London: Studying a nearby star has given scientists a fascinating insight into how the Sun may have behaved billions of years ago.
A team of international astronomers, including professor Stefan Kraus of the University of Exeter in Britain, used cutting-edge techniques to create the first direct image of surface structures on the star Zeta Andromedae – found 181 light years from Earth.
In order to image the star’s surface during one of its 18-day rotations, the researchers used a method called interferometry where the light of physically separate telescopes is combined in order to create the resolving power of a 330m telescope.
Found in the northern constellation of Andromeda, the star showed signs of “starspots” – the equivalent of sunspots found within our own solar system. The pattern of these spots differs significantly from those found on the Sun.
The researchers suggest these results challenge current understandings of how magnetic fields of stars influence their evolution.
Furthermore, they believe that the findings offer a rare glimpse of how the Sun behaved in its infancy, while the solar system was first forming.
“Most stars behave like giant rotating magnets and ‘starspots’ are the visible manifestation of this magnetic activity. Imaging these structures can help us to decipher the workings that take place deep below the stellar surface,” said Kraus.

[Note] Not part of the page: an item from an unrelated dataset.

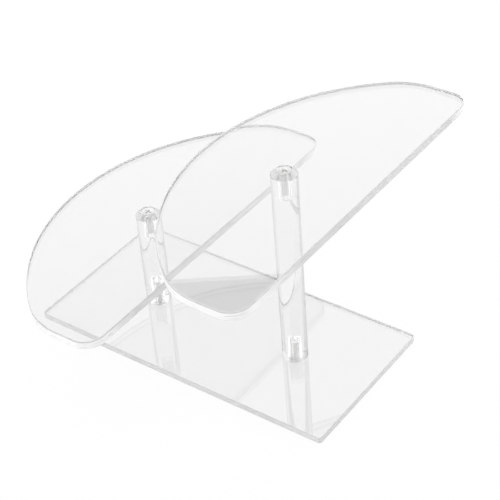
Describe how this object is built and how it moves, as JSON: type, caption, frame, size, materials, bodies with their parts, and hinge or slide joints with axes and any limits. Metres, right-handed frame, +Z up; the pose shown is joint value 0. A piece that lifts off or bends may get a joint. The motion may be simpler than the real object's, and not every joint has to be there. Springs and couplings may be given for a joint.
{
  "type": "tiered display stand",
  "caption": "Clear acrylic stand with half-moon shelves at different heights on round posts over a thin rectangular base plate, for showing headphones or other small gear.",
  "frame": {"origin": "middle of the base plate's underside, halfway between the posts", "axes": "+Z up, +X along the base plate's long side from the short post to the tall post, +Y along the shelves' length"},
  "size_m": [0.2, 0.222, 0.132],
  "materials": {
    "clear_sheet": "polished",
    "clear_bar": "polished",
    "plated_steel": "satin"
  },
  "bodies": {
    "stand": {"base_plate": "clear_sheet", "short_post": "clear_bar", "tall_post": "clear_bar", "short_post_screw": "plated_steel", "tall_post_screw": "plated_steel", "lower_shelf_screw": "plated_steel", "upper_shelf_screw": "plated_steel"},
    "lower_tier": {"lower_shelf": "clear_sheet"},
    "upper_tier": {"upper_shelf": "clear_sheet"}
  },
  "joints": [
    {"name": "lower_shelf_swivel", "type": "hinge", "parent": "stand", "child": "lower_tier", "pos_m": [-0.05, 0, 0.0665], "axis": [0, 0, 1], "range_deg": [-54.5, 54.5]},
    {"name": "upper_shelf_swivel", "type": "hinge", "parent": "stand", "child": "upper_tier", "pos_m": [0.05, 0, 0.1295], "axis": [0, 0, 1], "continuous": true}
  ]
}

“While imaging sunspots was one of the first things that astronomer Galileo Galilei did when he started using the newly-invented telescope, it has taken more than 400 years for us to make a powerful enough telescope that can image spots on stars beyond the Sun,” added John Monnier, professor of astronomy in University of Michigan.
It’s important to understand the Sun’s history because that dictates the Earth’s history — its formation and the development of life.
“The better we can constrain the conditions of the solar environment when life formed, the better we can understand the requirements necessary for the formation of life,” said Rachael Roettenbacher, who conducted this research as part of her doctoral thesis at University of Michigan.
The findings were published in the scientific journal Nature.